The Pilgrimage Church of St Lawrence on Smuk has a long history. Centuries ago, the Lichtenberg Smuk lord of the manor appreciated the beautiful view and tranquility on Smuk. He therefore built a castle chapel near his castle, which Valvasor already mentions as the Church of St Lawrence on Smuk. The famous Smuk pilgrimage route leads to it. It used to be visited en masse by people from all over Bela krajina and Croatia. The fact of the church being a pilgrimage church is revealed by a shed in front of its entrance.

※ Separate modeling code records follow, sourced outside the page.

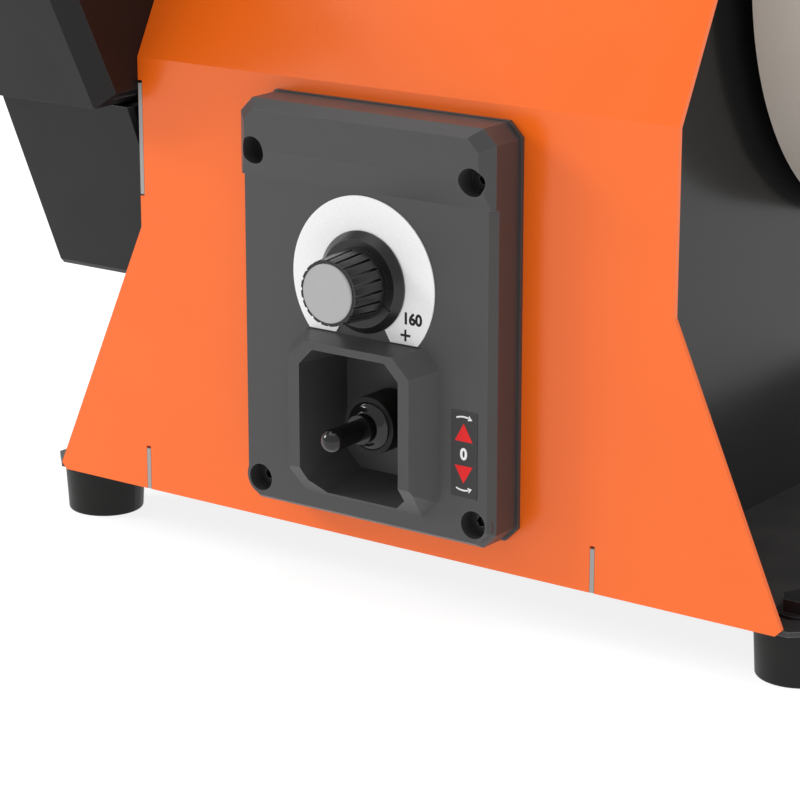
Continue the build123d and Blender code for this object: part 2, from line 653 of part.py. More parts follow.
def control_box_screws():
    """Sunk screws with a hexagon socket, reaching into the board's stand-offs."""
    screws = []
    top = BOX_SCREW_SEAT_Y - 3.5
    for x, z in BOX_SCREWS:
        head = rod_y(BOX_COUNTERBORE_R - 0.2, x, (top, BOX_SCREW_SEAT_Y), z)
        head -= hex_y(3.0, x, (top - 1, top + 2), z)
        screws.append(head + rod_y(BOX_SCREW_R, x, (BOX_SCREW_SEAT_Y - 1, SHEET + 6.0), z))
    return joined(screws)


def control_box_seal():
    """The flat gasket lip between the box and the panel."""
    lip_z = (BOX_Z[0] - 0.5, BOX_Z[1] + 0.5)
    lip = prism_y(octagon(BOX_HALF + 0.7, lip_z, BOX_CUT), (-1.3, -0.01))
    return lip - prism_y(octagon(BOX_HALF, BOX_Z, BOX_CUT), (-5, 5))


def dial_plate():
    """A flat ring sector behind the knob, open at its foot."""
    ring = rod_y(DIAL_R, 0, (BOX_FACE_Y - 0.4, BOX_FACE_Y), DIAL_Z) - rod_y(DIAL_HOLE_R, 0, (-20, 0), DIAL_Z)
    reach = 2 * DIAL_R
    spread = reach * math.tan(math.radians(DIAL_OPEN))
    gap = [(0, DIAL_Z), (spread, DIAL_Z - reach), (-spread, DIAL_Z - reach)]
    keep_clear = block((-40, 40), (-20, 0), (60, DIAL_FOOT_Z))
    return ring - prism_y(gap, (-20, 0)) - keep_clear


def switch_label():
    return block((31.7, 40.9), (BOX_FACE_Y - 0.25, BOX_FACE_Y), (26.2, 52.4))


def speed_resistor():
    """The rotary resistor behind the dial, with the collar that its shaft turns in."""
    body = rod_y(11.0, 0, (BOX_FACE_Y + BOX_WALL, -1.5), DIAL_Z)
    body += rod_y(COLLAR_R, 0, (BOX_FACE_Y, BOX_FACE_Y + BOX_WALL), DIAL_Z)
    body += block((-9, 9), (-6.5, -4.5), (DIAL_Z - 17, DIAL_Z - 8))
    return body - rod_y(KNOB_SHAFT_R + RUNNING, 0, (-20, -5), DIAL_Z)


def knob_shaft():
    return rod_y(KNOB_SHAFT_R, 0, (KNOB_END_Y + 5, -5.5), DIAL_Z)


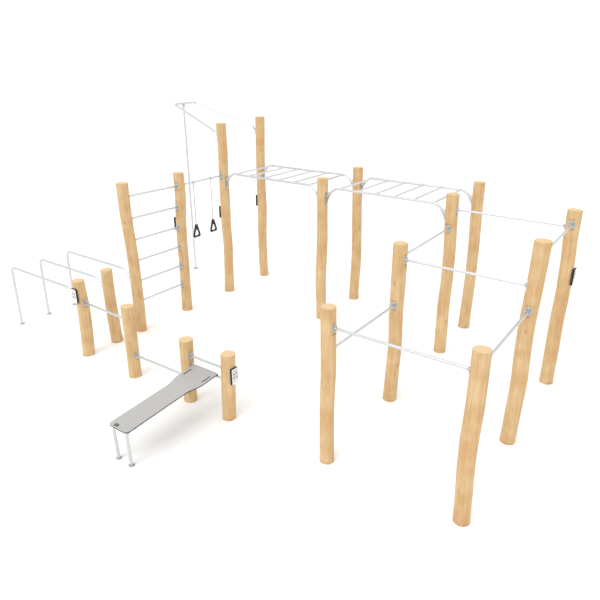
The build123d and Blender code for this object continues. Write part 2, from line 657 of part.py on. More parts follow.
with BuildPart() as wood_screw:
    with BuildSketch(Plane.XZ):
        with BuildLine():
            Polyline((0, WOOD_SCREW_HEAD), (0, -WOOD_SCREW_LENGTH), (WOOD_SCREW_RADIUS, -WOOD_SCREW_LENGTH),
                     (WOOD_SCREW_RADIUS, 0), (WOOD_SCREW_HEAD_RADIUS, 0),
                     (WOOD_SCREW_HEAD_RADIUS, WOOD_SCREW_HEAD / 3),
                     (WOOD_SCREW_RADIUS, WOOD_SCREW_HEAD), close=True)
        make_face()
    revolve(axis=Axis.Z)
with BuildPart() as bench_screws:
    with Locations(*[plane.location for plane in wood_screw_planes]):
        add(wood_screw.part)
save(bench_screws, "bench_screws")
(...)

Above the entrance to the church of St Lawrence on Smuk is a stone plate built in with the year 1687. Its Latin inscription states that Count Lichtenberg built a temple in honour of the Mother of God then. The Lichtenbergs chose it as their final resting place, as evidenced by a stone tombstone with their coat of arms, built into the paving stone of the presbytery.

It is not known exactly when this church was consecrated to St Lawrence. It is also difficult to determine when the pilgrimages to the Mother of God began here. This most likely happened when the chapel was enlarged and rebuilt into a church. The worship of Mary of Smuk in the Middle Ages grew into a true folk pilgrimage and has remained so to this day.

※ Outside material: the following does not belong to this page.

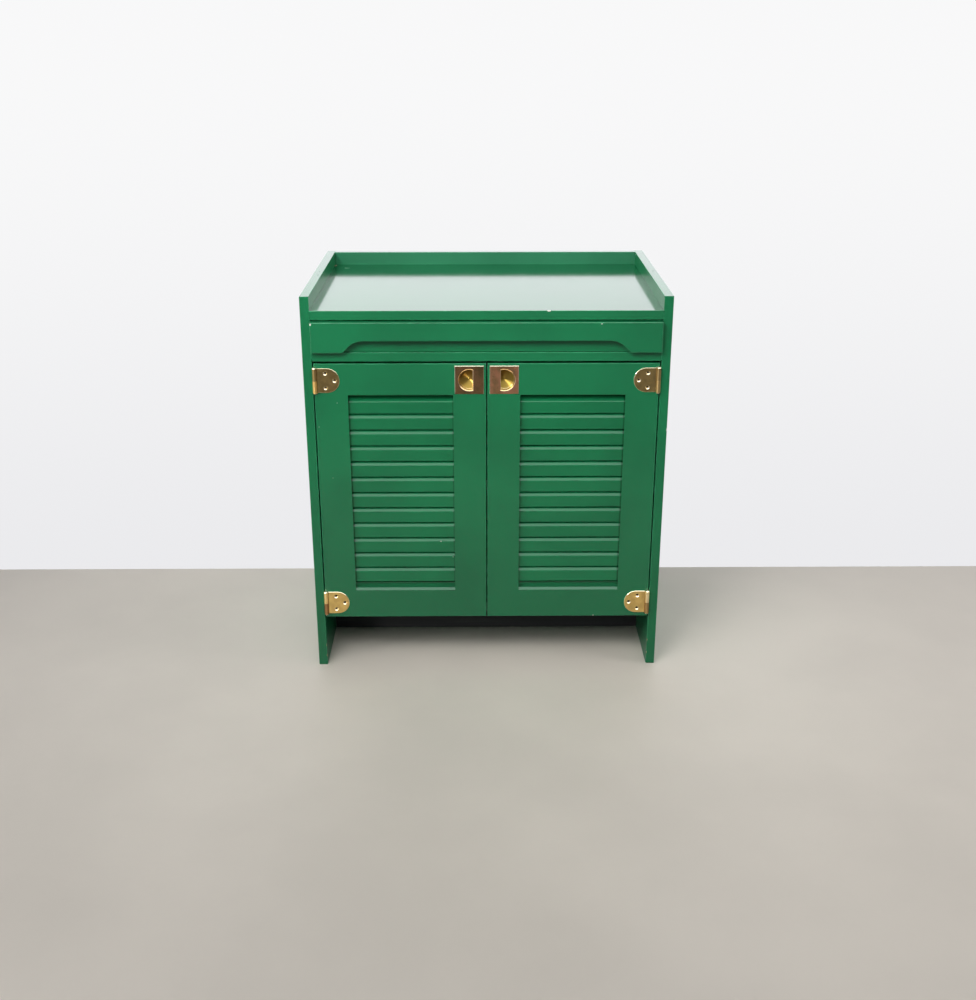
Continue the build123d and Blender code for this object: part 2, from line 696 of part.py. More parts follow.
def drawer_bottom():
    """The thin bottom, held in the grooves all round."""
    spare = BOX_GROOVE_CLEARANCE
    reach_x = BOX_INNER + BOX_GROOVE - spare
    front = BOX_FRONT + BOX_END_THICK - BOX_GROOVE + spare
    back = BOX_BACK - BOX_END_THICK + BOX_GROOVE - spare
    with BuildPart() as board:
        block((-reach_x, front, BOX_FLOOR), (reach_x, back, BOX_FLOOR + BOX_BOTTOM_THICK))
    return board


# ---------------------------------------------------------------- doors


def slat_plane(x):
    """The plane across the slats at x: its x axis runs to the back, its y axis up."""
    return Plane(origin=(x, SLAT_FRONT, 0), x_dir=(0, 1, 0), z_dir=(1, 0, 0))


def slat_bases():
    """The height of the lower front edge of each slat."""
    return [OPENING_LOW + SLAT_MARGIN_LOW + SLAT_PITCH * n for n in range(SLAT_COUNT)]


def door_slats(side):
    """The slats of one door: upright faces, rounded noses and ledges that rise to the back."""
    reach = SLAT_HOUSING - SLAT_CLEARANCE
    low_x, high_x = mirrored(side, OPENING_INNER - reach, OPENING_OUTER + reach)
    with BuildPart() as slats:
        for base in slat_bases():
            with BuildSketch(slat_plane(low_x)) as section:
                with BuildLine():
                    Polyline(
                        (0, base),
                        (0, base + SLAT_FACE),
                        (SLAT_DEPTH, base + SLAT_FACE + SLAT_RISE),
                        (SLAT_DEPTH, base + SLAT_RISE),
                        close=True,
                    )
                make_face()
                fillet(section.vertices().group_by(Axis.X)[0].sort_by(Axis.Y)[-1], SLAT_NOSE)
                fillet(section.vertices().group_by(Axis.X)[0].sort_by(Axis.Y)[0], DOOR_ROUND)
            extrude(amount=high_x - low_x)
    return slats


def cut_slat_housings(side, x, depth):
    """Cuts the slats' housings into a stile, from its inner face at x."""
    start = min(x, x + depth)
    spare = SLAT_CLEARANCE
    for base in slat_bases():
        with BuildSketch(slat_plane(start), mode=Mode.PRIVATE) as section:
            with BuildLine():
                Polyline(
                    (-spare, base - spare),
                    (-spare, base + SLAT_FACE + spare),
                    (SLAT_DEPTH + spare, base + SLAT_FACE + SLAT_RISE + 2 * spare),
                    (SLAT_DEPTH + spare, base + SLAT_RISE - spare),
                    close=True,
                )
            make_face()
        extrude(section.sketch, amount=abs(depth), mode=Mode.SUBTRACT)


def drill_frame(side):
    """Cuts the holes of one door's frame dowels."""
    for centre in frame_dowel_centres(side):
        length = 2 * (FRAME_DOWEL_IN + DOWEL_FIT)
        rod(centre, (1, 0, 0), FRAME_DOWEL_RADIUS + DOWEL_FIT, length, mode=Mode.SUBTRACT)


def hinge_stile(side):
    """The outer stile, which carries the hinge leaves."""
    low_x, high_x = mirrored(side, OPENING_OUTER, DOOR_OUTER)
    with BuildPart() as stile:
        block((low_x, FRONT, DOOR_BOTTOM), (high_x, DOOR_BACK, DOOR_TOP))
        front_edges = stile.faces().sort_by(Axis.Y)[0].edges()
        outer = front_edges.filter_by(Axis.Z).sort_by(Axis.X)[0 if side < 0 else -1]
        fillet([*front_edges.filter_by(Axis.X), outer], DOOR_ROUND)
        drill_frame(side)
        cut_slat_housings(side, side * OPENING_OUTER, side * SLAT_HOUSING)
        for height in HINGE_HEIGHTS.values():
            screw_holes(leaf_screw_planes("door", side, height), LEAF_SCREW_LENGTH)
    return stile


def meeting_stile(side):
    """The inner stile, with the pocket for the pull's cup."""
    low_x, high_x = mirrored(side, DOOR_INNER, OPENING_INNER)
    with BuildPart() as stile:
        block((low_x, FRONT, DOOR_BOTTOM), (high_x, DOOR_BACK, DOOR_TOP))
        front_edges = stile.faces().sort_by(Axis.Y)[0].edges()
        free = front_edges.filter_by(Axis.Z).sort_by(Axis.X)[-1 if side < 0 else 0]
        fillet([*front_edges.filter_by(Axis.X), free], DOOR_ROUND)
        centre = (side * PULL_X, FRONT + POCKET_DEPTH / 2, PULL_Z)
        rod(centre, (0, 1, 0), POCKET_RADIUS, POCKET_DEPTH, mode=Mode.SUBTRACT)
        drill_frame(side)
        cut_slat_housings(side, side * OPENING_INNER, -side * SLAT_HOUSING)
        screw_holes([strike_screw_plane(side)], STRIKE_SCREW_LENGTH)
    return stile


def door_rail(side, low, high, sill):
    """A rail between the stiles; the sill is bevelled in front and has a lip behind the slats."""
    low_x, high_x = mirrored(side, OPENING_INNER, OPENING_OUTER)
    with BuildPart() as rail:
        block((low_x, FRONT, low), (high_x, DOOR_BACK, high))
        front_edges = rail.faces().sort_by(Axis.Y)[0].edges().filter_by(Axis.X).sort_by(Axis.Z)
        fillet(front_edges[:1] if sill else front_edges, DOOR_ROUND)
        if sill:
            upper = rail.faces().sort_by(Axis.Y)[0].edges().filter_by(Axis.X).sort_by(Axis.Z)[-1]
            chamfer(upper, SILL_BEVEL)
            block((low_x, DOOR_BACK - LIP_DEPTH, high), (high_x, DOOR_BACK, high + LIP_HEIGHT))
        drill_frame(side)
    return rail


def frame_dowels(side):
    """The dowels that join one door's rails and stiles."""
    with BuildPart() as dowels:
        for centre in frame_dowel_centres(side):
            rod(centre, (1, 0, 0), FRAME_DOWEL_RADIUS, 2 * FRAME_DOWEL_IN)
    return dowels


def pull_plate(side):
    """A square brass plate with a D-shaped opening, straight towards the door's free edge."""
    seat = Plane(origin=(side * PULL_X, FRONT, PULL_Z), x_dir=(-side, 0, 0), z_dir=(0, -1, 0))
    half = PULL_SIZE / 2
    with BuildPart() as plate:
        with BuildSketch(seat):
            Rectangle(PULL_SIZE, PULL_SIZE)
        extrude(amount=PULL_THICK)
        chamfer(plate.faces().sort_by(Axis.Y)[0].edges(), PULL_BEVEL)
        with BuildSketch(seat):
            Circle(PULL_DISH_RADIUS)
            with Locations((PULL_LIP + half / 2, 0)):
                Rectangle(half, PULL_SIZE, mode=Mode.SUBTRACT)
        extrude(amount=PULL_THICK, mode=Mode.SUBTRACT)
    return plate


def pull_cup(side):
    """The turned dish behind the plate, with a floor that falls to its centre."""
    seat = Plane(origin=(side * PULL_X, FRONT, PULL_Z), x_dir=(1, 0, 0), z_dir=(0, 0, 1))
    outer = PULL_DISH_RADIUS + CUP_WALL
    with BuildPart() as cup:
        with BuildSketch(seat):
            with BuildLine():
                Polyline(
                    (0, CUP_DEPTH + CUP_WALL),
                    (outer, CUP_DEPTH + CUP_WALL),
                    (outer, 0),
                    (PULL_DISH_RADIUS, 0),
                    (PULL_DISH_RADIUS, CUP_RIM_DEPTH),
                    (0, CUP_DEPTH),
                    close=True,
                )
            make_face()
        revolve(axis=Axis((side * PULL_X, FRONT, PULL_Z), (0, 1, 0)))
    return cup


def strike_plate(side):
    """The steel plate on a door's back that its catch holds."""
    low_x, high_x = mirrored(side, CATCH_AT - STRIKE_WIDTH / 2, CATCH_AT + STRIKE_WIDTH / 2)
    high = DOOR_TOP - STRIKE_DROP
    with BuildPart() as plate:
        block((low_x, DOOR_BACK, high - STRIKE_HEIGHT), (high_x, DOOR_BACK + STRIKE_THICK, high))
        screw_holes([strike_screw_plane(side)], STRIKE_SCREW_LENGTH)
    return plate


def door_screws(side):
    """The screws of one door: three in each hinge leaf and one in the strike plate."""
    with BuildPart() as group:
        for height in HINGE_HEIGHTS.values():
            screws(leaf_screw_planes("door", side, height), LEAF_SCREW_LENGTH)
        screws([strike_screw_plane(side)], STRIKE_SCREW_LENGTH)
    return group


# ---------------------------------------------------------------- writing the pieces


def write_carcass():
    """Writes every fixed piece."""
    for name, side in SIDES.items():
        save(side_panel(side), f"side_panel_{name}")
        save(drawer_runner(side), f"drawer_runner_{name}")
        for level in HINGE_HEIGHTS:
            save(hinge_leaf("frame", side, level), f"{level}_{name}_frame_hinge_leaf")
            save(hinge_pin(side, level), f"{level}_{name}_hinge_pin")
    save(top_panel(), "top_panel")
    save(gallery_rail(), "gallery_rail")
    save(divider_panel(), "divider_panel")
    save(bottom_panel(), "bottom_panel")
    save(back_panel(), "back_panel")
    save(plinth_board(), "plinth_board")
    save(cupboard_shelf(), "cupboard_shelf")
    save(shelf_pins(), "shelf_pins")
    save(carcass_dowels(), "carcass_dowels")
    save(drawer_stops(), "drawer_stops")
    save(magnetic_catches(), "magnetic_catches")
    save(screw_group(catch_screw_planes(), CATCH_SCREW_LENGTH), "catch_screws")
    save(screw_group(back_screw_planes(), BACK_SCREW_LENGTH), "back_panel_screws")
    runner_planes = [plane for side in SIDES.values() for plane in runner_screw_planes(side)]
    save(screw_group(runner_planes, RUNNER_SCREW_LENGTH), "runner_screws")
    leaf_planes = [
        plane
        for side in SIDES.values()
        for height in HINGE_HEIGHTS.values()
        for plane in leaf_screw_planes("frame", side, height)
    ]
    save(screw_group(leaf_planes, LEAF_SCREW_LENGTH), "frame_hinge_screws")


def write_drawer():
    """Writes every piece that slides with the drawer."""
    save(drawer_front(), "drawer_front")
    save(drawer_box_front(), "drawer_box_front")
    save(drawer_back(), "drawer_back")
    save(drawer_bottom(), "drawer_bottom")
    for name, side in SIDES.items():
        save(drawer_side(side), f"drawer_side_{name}")
    save(screw_group(drawer_front_screw_planes(), FRONT_SCREW_LENGTH), "drawer_front_screws")


def write_door(name, side):
    """Writes every piece that swings with one door."""
    door = f"{name}_door"
    save(hinge_stile(side), f"{door}_hinge_stile")
    save(meeting_stile(side), f"{door}_meeting_stile")
    save(door_rail(side, OPENING_HIGH, DOOR_TOP, sill=False), f"{door}_top_rail")
    save(door_rail(side, DOOR_BOTTOM, OPENING_LOW, sill=True), f"{door}_bottom_rail")
    save(door_slats(side), f"{door}_slats")
    save(frame_dowels(side), f"{door}_dowels")
    for level in HINGE_HEIGHTS:
        save(hinge_leaf("door", side, level), f"{door}_{level}_hinge_leaf")
    save(door_screws(side), f"{door}_screws")
    save(pull_plate(side), f"{door}_pull_plate")
    save(pull_cup(side), f"{door}_pull_cup")
    save(strike_plate(side), f"{door}_strike_plate")


os.makedirs("parts", exist_ok=True)
write_carcass()
write_drawer()
for door_name, door_side in SIDES.items():
    write_door(door_name, door_side)
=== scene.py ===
import logging
import math
from dataclasses import dataclass
from enum import Enum
from functools import cached_property

import bpy
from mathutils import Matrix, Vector


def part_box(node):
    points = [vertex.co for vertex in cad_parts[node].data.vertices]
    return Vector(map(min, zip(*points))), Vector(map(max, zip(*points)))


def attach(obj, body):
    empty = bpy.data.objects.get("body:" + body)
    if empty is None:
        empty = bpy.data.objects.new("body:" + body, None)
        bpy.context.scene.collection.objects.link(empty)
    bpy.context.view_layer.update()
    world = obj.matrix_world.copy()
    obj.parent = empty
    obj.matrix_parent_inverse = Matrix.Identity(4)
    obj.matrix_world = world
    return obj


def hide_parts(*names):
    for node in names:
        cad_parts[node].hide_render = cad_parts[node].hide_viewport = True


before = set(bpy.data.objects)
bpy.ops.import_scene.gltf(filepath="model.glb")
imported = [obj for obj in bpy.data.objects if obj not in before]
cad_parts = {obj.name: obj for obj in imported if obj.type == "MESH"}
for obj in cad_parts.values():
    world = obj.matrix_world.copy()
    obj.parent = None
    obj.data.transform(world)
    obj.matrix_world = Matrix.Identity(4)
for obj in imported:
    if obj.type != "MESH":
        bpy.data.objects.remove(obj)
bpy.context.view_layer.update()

logging.basicConfig(level=logging.INFO, format="%(message)s")
log = logging.getLogger("cabinet")

MM = 0.001
Point = tuple[float, float, float]
Colour = tuple[float, float, float]
Span = tuple[float, float]
Socket = bpy.types.NodeSocket
Input = Socket | float | tuple[float, ...]
Box = tuple[Point, Point]

BLACK: Colour = (0.0, 0.0, 0.0)
BIRCH: tuple[Colour, Colour] = ((0.68, 0.52, 0.33), (0.5, 0.34, 0.18))
NICK: Colour = (0.06, 0.1, 0.08)
SCRAPED_FOOT: Colour = (0.55, 0.45, 0.28)
SCUFFED_FOOT: Colour = (0.6, 0.48, 0.3)
MIX_UNDER, MIX_OVER, MIX_RESULT = 6, 7, 2  # the Mix node's sockets for colours


class Side(Enum):
    """The cabinet's left or right half, seen from the front."""

    LEFT = -1
    RIGHT = 1

    @property
    def label(self) -> str:
        """The half's name as the nodes spell it."""
        return self.name.lower()


class Level(Enum):
    """The upper or the lower hinge of a door."""

    UPPER = "upper"
    LOWER = "lower"


class Grain(Enum):
    """The way a board's grain runs, as the axis its pattern is drawn out along."""

    ACROSS = (0.06, 1.0, 1.0)
    DEEP = (1.0, 0.06, 1.0)
    UPRIGHT = (1.0, 1.0, 0.06)


class Detail(Enum):
    """How many finer layers a noise has."""

    SOFT = 2.0
    MIXED = 3.0
    ROUGH = 4.0
    COARSE = 5.0
    BUSY = 6.0


# ---------------------------------------------------------------- material nodes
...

The main pilgrimage get-together is on a Sunday around St Lawrence (10 August). This day is an important holiday for many generations of Semič people, the locals call it the Smuk Blessing (Smočko žegnanje). Believers then recommend themselves to Mary of Smuk and entrust her with their burdens.

The Church of St Lawrence on Smuk does not have an abundance of valuable works of art, but it is an interesting and special custom to worship two saints at the same time. After honouring St Lawrence at the altar, they cover his statue with a picture of Mary of Brežice and pay homage to her as well. Believers also pay homage to the famous statue of Mary of Smuk in the church.

People used to make pilgrimages to Mary on foot, but the more affluent ones by horse cart. They took a snack with them in bundles and baskets and ate it with their family in the shade of a nearby grove after a mass.

The Smuk Blessing (Smočko žegnanje) has a special significance for Semič, because in addition to the religious content, it also enables people to socialise pleasantly and preserve the old tradition. It is visited by many pilgrims even today.